Trick here is to take the impact not on the cutting edge if you are chipping out.
Total failure and break on a good edge different if you pass TRS. This is hard to know which is the first to happen without spending a lot of time.
SFM seems so way slow. First thing I would do is way crank up the RPM. (that seems all wrong to everything in the gut)
In this hardness using ceramics or CBN fire is good.

There will always be an out of round problem turning this be it sub-microns or thousandths.
Grinding is better and much lower high to low but it will still be there.

250 in ceramic is way slow. Spin that puppy.
Bob
 
Reach out to me tomorrow and we can talk over the application and I’ll send over trial tools. If this is the shop I’m thinking it is I’d love to help!
 
we've had very good luck with the Kennametal Kyon Ky3000 grade inserts, keep it under .020 depth of cut if you want more than one pass per edge. I have taken .0005 cuts with good success but I hear it's not recommended for best service life.
I just faced some Rockwell C 62-ish hard bushings last week without a bit of trouble, left a beautiful finish too. the "chip" is more of a nearly liquid string glowing a bright orange or red on hard materials and it won't break a real chip. we always run dry just because we have only ran it on manual machines. just as an experiment dad faced and turned down an old pickup axle with the same inserts right on through the lug stud holes, and made a tool with the remaining stub with just one cutting edge of the insert. they're our go to on interrupted cuts in hard stuff now. Good luck!
 
FWIW I use Sumitomo BN200 CBN on interrupted cuts with great success. BN250 is a little harder, the harder grades above that chip easier.

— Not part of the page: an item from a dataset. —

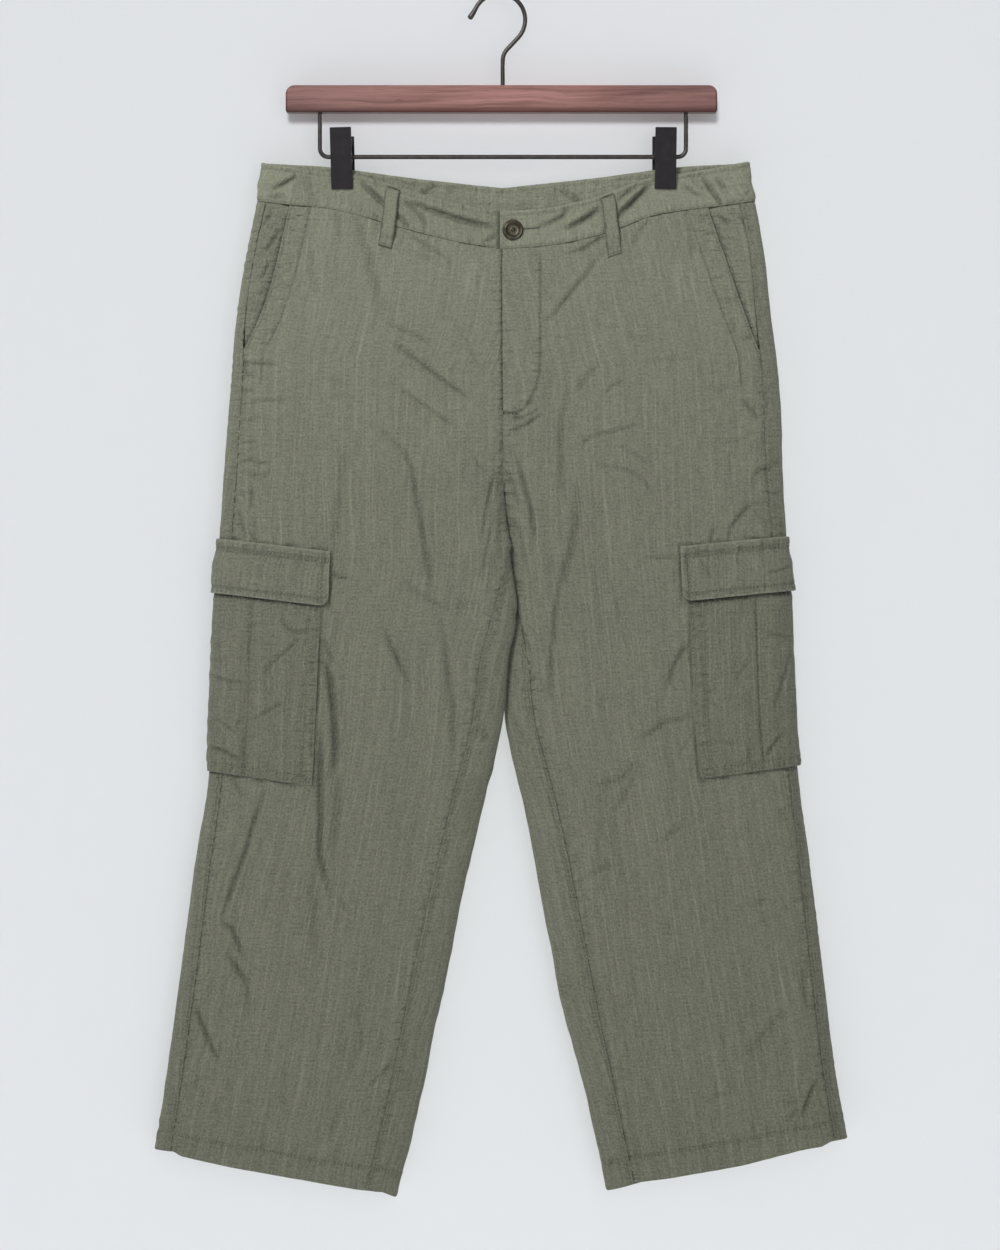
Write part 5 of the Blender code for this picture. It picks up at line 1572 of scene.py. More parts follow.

BN200 and BN250 are very forgiving for me, I can take very light cuts when needed, and they last a long time without chipping.
 
Can you break the corner on the edges of the groove before turning? We bore 62Rc gears that have an internal keyway, and simply breaking the edge on the keyways makes the CBN tools last much longer.
 
I have done a fair bit of hard interrupted turning with Sandvik CBN grade 7115* and had great results. I agree that surface speed is too low. I would normally start at around 120m/min, which is basically 400sfm.

I've had more failures than successes trying to hard turn with ceramics, always just go straight to CBN now.

*I think that grade is superceded now though - I think 7315 is the current equivalent.
 
i have hard turned chuck jaws several times. no problem with cbn, they were not 60 hrc though.
 
I have been out of selecting inserts for some time. We tried and had success with c-6 grades like carboloy 350-370 and valentine Vic 67 (if I’m remembering right) for interrupted hard steel. The carboloy we had them put a negative top edge land, guessing 7* negative and a width of about .005 with being sharp edged. This is much like a cast iron insert..It seemed the negitive edge gave better heat aborbtion and caused less friction cratering.

We had some jobs that a hone edge edge would reduce start-up chipping. A brush on a wire wheel or on a bright boy weel would break in an insert and so it would get past start-up chipping. Some times just .001 -.002 edge roll/radius.

Carboloy was right down the street and we would do testing new grades and experimental grades. I even had some of the grade mix data at one time.

But for 3 1/2 x 5" long and only 4 parts with .008-take it seems one could grind them in less time than it takes to read these PM posts.